“Have it all”. Sembrava essere diventata la parola d’ordine delle donne in carriera qualche anno fa. Poi si era messo in discussione l’assunto e anzi, si era arrivati a dire che non era affatto possibile dal momento che “il gioco è truccato”. Ora torna a discuterne per capire quali sono gli ostacoli da eliminare perché le donne possano avere tutto.
Il dibattito era cominciato qualche anno fa quando Anne-Marie Slaughter, oggi presidente della New America Foundation e professoressa di politica e affari esteri alla Princeton University, lasciò il proprio incarico direttore della pianificazione politica del Dipartimento di stato Americano per passare più tempo con i figli adolescenti. Dopo quella decisione scrisse quello che venne definito un vero e proprio manifesto di una generazione di donne: Why women still can’t have it all.
La questione mi è tornata in mente leggendo un’indagine condotta da Egon Zehnder della serie Leaders & Daughters. Le risposte delle 179 intervistate, a livello mondiale, mostrano come le donne siano molto fiduciose di poter avere tutto: l’82% di loro pensa sia possibile.
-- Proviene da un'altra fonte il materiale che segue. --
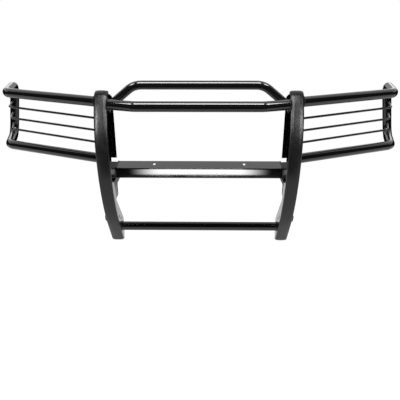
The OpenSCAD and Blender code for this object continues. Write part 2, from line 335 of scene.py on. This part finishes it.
# The rubber's section: a squared half round on a straight edge, with two shallow grooves
EDGE_T = 1
SECTION_STEPS = 56
SECTION_POWER = 0.62
GROOVE_AT, GROOVE_DEPTH, GROOVE_W = 0.62, 0.5, 1.3
BACK_INSET, SIDE_INSET = 0.25, 0.6


def face_line():
    """Stations down the face of an upright: (centre depth, centre height, radius, angle)."""
    upper = math.asin((CROWN_Z - BELLY_Z) / (UPPER_R - CROWN_R))
    lower = math.asin((BELLY_Z - TOE_TOP_Z) / LOWER_R)
    crown_y = UPPER_R - (UPPER_R - CROWN_R) * math.cos(upper)
    toe_top_y = LOWER_R * (1 - math.cos(lower))
    toe_len = (TOE_TOP_Z - TOE_R * (1 - math.sin(lower))) / math.cos(lower)
    toe_y = toe_top_y + toe_len * math.sin(lower) + TOE_R * math.cos(lower)
    quarter = math.pi / 2

    def arc(y, z, r, start, end, steps):
        return [(y, z, r, start + (end - start) * i / steps) for i in range(steps + 1)]

    stations = arc(crown_y, CROWN_Z, CROWN_R, quarter, upper, CROWN_STEPS)
    stations += arc(UPPER_R, BELLY_Z, UPPER_R, upper, 0, UPPER_STEPS)[1:]
    stations += arc(LOWER_R, BELLY_Z, LOWER_R, 0, -lower, LOWER_STEPS)[1:]
    stations += arc(toe_y, TOE_Z, TOE_R, -lower, -quarter, TOE_STEPS)
    return stations


def under_face(s, x, station, depth):
    """The point at half width x that lies depth straight behind a station of the face."""
    y, z, r, a = station
    return at(s * x, y - (r - depth) * math.cos(a), z + (r - depth) * math.sin(a))


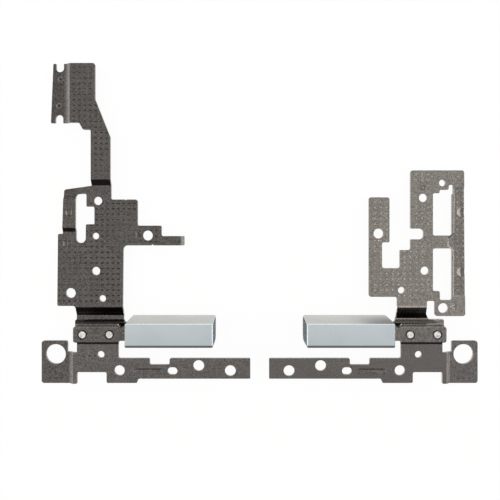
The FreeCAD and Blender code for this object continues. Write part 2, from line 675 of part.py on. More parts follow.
def display_outline():
    """Anticlockwise from the low corner of the pad."""
    foot_left, foot_right = DISPLAY_FOOT_X
    notch_left, notch_right = ARM_NOTCH_X
    cut_left, cut_right = BLOCK_CUT_X
    pad_left, pad_right = PAD_X
    return [
        (pad_left, PAD_LOW_Y, WIDE_CORNER),
        (cut_left, PAD_LOW_Y, TIGHT_CORNER),
        (cut_left, BLOCK_CUT_Y, CORNER),
        (cut_right, BLOCK_CUT_Y, CORNER),
        (cut_right, DISPLAY_BLOCK_LOW_Y, CORNER),
        (DISPLAY_BLOCK_END_X, DISPLAY_BLOCK_LOW_Y, CORNER),
        (DISPLAY_BLOCK_END_X + LEAN, ARM_LOW_Y, CORNER),
        (ARM_END_X, ARM_LOW_Y, TIGHT_CORNER),
        (ARM_END_X, ARM_TOP_Y, TIGHT_CORNER),
        (notch_right, ARM_TOP_Y, CORNER),
        (notch_right, ARM_NOTCH_Y, CORNER),
        (notch_left, ARM_NOTCH_Y, CORNER),
        (notch_left, ARM_TOP_Y, CORNER),
        (foot_right, ARM_TOP_Y, CORNER),
        (foot_right, DISPLAY_FOOT_TOP_Y, CORNER),
        (foot_left, DISPLAY_FOOT_TOP_Y, CORNER),
        (foot_left, LUG_TOP_Y, TIGHT_CORNER),
        (cut_left, LUG_TOP_Y, TIGHT_CORNER),
        (cut_left, PAD_GAP_LOW_Y, TIGHT_CORNER),
        (pad_right, PAD_GAP_LOW_Y, TIGHT_CORNER),
        (pad_right, PAD_TOP_Y, WIDE_CORNER),
        (pad_left, PAD_TOP_Y, WIDE_CORNER),
    ]


def display_bracket():
    plan = prism(display_outline(), -THROUGH, THROUGH)
    low_level = DISPLAY_SHEET_Z - PAD_DROP
    ramp_start, ramp_end = PAD_RAMP_X
    path = [
        (PAD_X[0] - MARGIN, low_level),
        (ramp_start, low_level),
        (ramp_end, DISPLAY_SHEET_Z),
        (ARM_END_X + MARGIN, DISPLAY_SHEET_Z),
    ]
    sheet = folded_along_x(path, PAD_LOW_Y - MARGIN, DISPLAY_FOOT_TOP_Y + MARGIN).common(plan)
    sheet = pressed_rectangle(sheet, BEAD, BEAD_SIZE, BEAD_END_RUN, DISPLAY_SHEET_Z, BEAD_HEIGHT)
    cutters = rivet_cutters(-1)
    cutters.append(prism(rectangle(*SLOT, *SLOT_SIZE, SLOT_SIZE[1] / 2), -THROUGH, THROUGH))
    cutters += round_cutters([
        (PAD_HOLE_RADIUS, PAD_HOLES),
        (LOCATING_HOLE_RADIUS, SMALL_HOLES),
        (WIDE_HOLE_RADIUS, WIDE_HOLES),
        (ARM_HOLE_RADIUS, ARM_HOLES),
        (NICK_RADIUS, DISPLAY_NICKS),
    ])
    return sheet.cut(cutters)


def key_bar(x0, x1, axis_z):
    """Round bar with two flats."""
    flats = block(x0, x1, -JOURNAL_RADIUS, JOURNAL_RADIUS,
                  axis_z - KEY_HALF_HEIGHT, axis_z + KEY_HALF_HEIGHT)
    return rod(x0, x1, JOURNAL_RADIUS, axis_z).common(flats)


def shaft(axis_z):
    """Shaft forged in one with its flat tang, which lies on the bracket's sheet."""
    far = -TANG_TO_CAP - TANG_LENGTH
    low = axis_z - TANG_THICKNESS / 2
    high = axis_z + TANG_THICKNESS / 2
    tang_low_y, tang_high_y = TANG_Y
    tang = chamfered_prism([
        (far, tang_low_y, TANG_CORNER),
        (-TANG_TO_CAP, tang_low_y, TANG_CAP_CORNER),
        (-TANG_TO_CAP, tang_high_y, TANG_CAP_CORNER),
        (far, tang_high_y, TANG_CORNER),
    ], low, high, TANG_CHAMFER_RUN, TANG_CHAMFER_DROP)
    neck = block(-TANG_TO_CAP - TANG_CORNER, COLLAR_START, -NECK_HALF_WIDTH, NECK_HALF_WIDTH, low, high)
    collar = rod(COLLAR_START, COLLAR_END, DISC_RADIUS, axis_z)
    journal = rod(COLLAR_END, CAM_X, JOURNAL_RADIUS, axis_z)
    keyed = key_bar(CAM_X, SPRING_X, axis_z)
    thread = rod(SPRING_X, SHAFT_END_X - THREAD_CHAMFER, THREAD_RADIUS, axis_z)
    point = Part.makeCone(THREAD_RADIUS, THREAD_RADIUS - THREAD_CHAMFER, THREAD_CHAMFER,
                          V(SHAFT_END_X - THREAD_CHAMFER, 0, axis_z), V(1, 0, 0))
    body = tang.fuse([neck, collar, journal, keyed, thread, point])
    for x in RIVET_STATIONS:
        seat = Part.makeCylinder(RIVET_SEAT_RADIUS, MARGIN, V(-x, RIVET_Y, high - RIVET_SEAT_DEPTH))
        body = body.cut([through_hole(-x, RIVET_Y, RIVET_SHANK_RADIUS), seat])
    return body.removeSplitter()


def rivets(axis_z):
    """Two rivets through tang and sheet, their set heads sunk in the tang's seats."""
    seat_z = axis_z + TANG_THICKNESS / 2 - RIVET_SEAT_DEPTH
    sheet_z = axis_z - TANG_THICKNESS / 2 - SHEET
    made = []
    for x in RIVET_STATIONS:
        shank = Part.makeCylinder(RIVET_SHANK_RADIUS, seat_z - sheet_z, V(-x, RIVET_Y, sheet_z))
        head = Part.makeCylinder(RIVET_HEAD_RADIUS, RIVET_SEAT_DEPTH, V(-x, RIVET_Y, seat_z))
        crown = Part.makeCone(RIVET_HEAD_RADIUS, RIVET_HEAD_RADIUS - RIVET_HEAD_STANDS, RIVET_HEAD_STANDS,
                              V(-x, RIVET_Y, seat_z + RIVET_SEAT_DEPTH))
        tail = Part.makeCylinder(RIVET_HEAD_RADIUS, RIVET_TAIL_HEIGHT,
                                 V(-x, RIVET_Y, sheet_z - RIVET_TAIL_HEIGHT))
        made.append(head.fuse([crown, shank, tail]).removeSplitter())
    return Part.makeCompound(made)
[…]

Una percentuale leggermente più alta ai livelli di management junior (85%) e meno nel middle management (75%) anche perché, neanche a dirlo, è in quella fase di carriera che si affrontano i maggiori problemi. Tanto è vero che la percentuale svetta nel senior management (93%) quando i figli sono ormai grandi e le condizioni economiche permettono un tenore di vita e servizi a sostegno adeguati alla professione. Allo stesso tempo sono molto alte le percentuali di donne che aspirano ad arrivare ai vertici della propria professione: addirittura l’80%. Tralasciamo le differenze geografiche, tutto sommato irrisorie, e concentriamoci sulle percentuali. Ma davvero 8 donne su 10 pensano di poter avere tutto? Vale a dire di poter essere mogli, madri, figlie e professioniste complete? Se così fosse la cerchia di conoscenze che frequento non risulta affatto essere rappresentativa diq uesta fotografia.
Prendiamo un caso eclatante: quello della candidatura di Giorgia Meloni a sindaco. La questione non era: le donne possono fare tutto perché sono delle wonder women, quanto piuttosto “le donne devono essere libere di scegliere della propria vita e di essere le professioniste e le mamme che vogliono, senza stereotipi o scelte di altri a limitarle”. E Meloni, come poche altra in Italia, ha probabilmente gli strumenti e le possibilità ecoomiche per scegliere. Ma le altre? Tutte quelle che non sono così fortunate, come si è definita ad esempio Federica Lucisano?
Bisognerebbe smettere di discutere sul “è possibile avere tutto”, perché c’è chi non ce la fa e non è giusto che si senta in difetto. Bisognerebbe invece chiedersi: ma le donne devono fare tutto? Perché non esiste la questione: can men have it all? Non devono essere anche loro mariti, padri, figli e professionisti? Se per loro la questione non esiste, perché possono scegliere senza sensi di colpa, raggiungeremo la parità quando la questione non si porrà neanche per le donne. Creiamo un campo da gioco che faciliti tutti e poi giochiamocela. C’è chi farà la punta, chi il portiere, chi si “accontenterà” di fare il mediano. Ma senza più nessuno che giudichi la scelta e imponga miti irrealistici.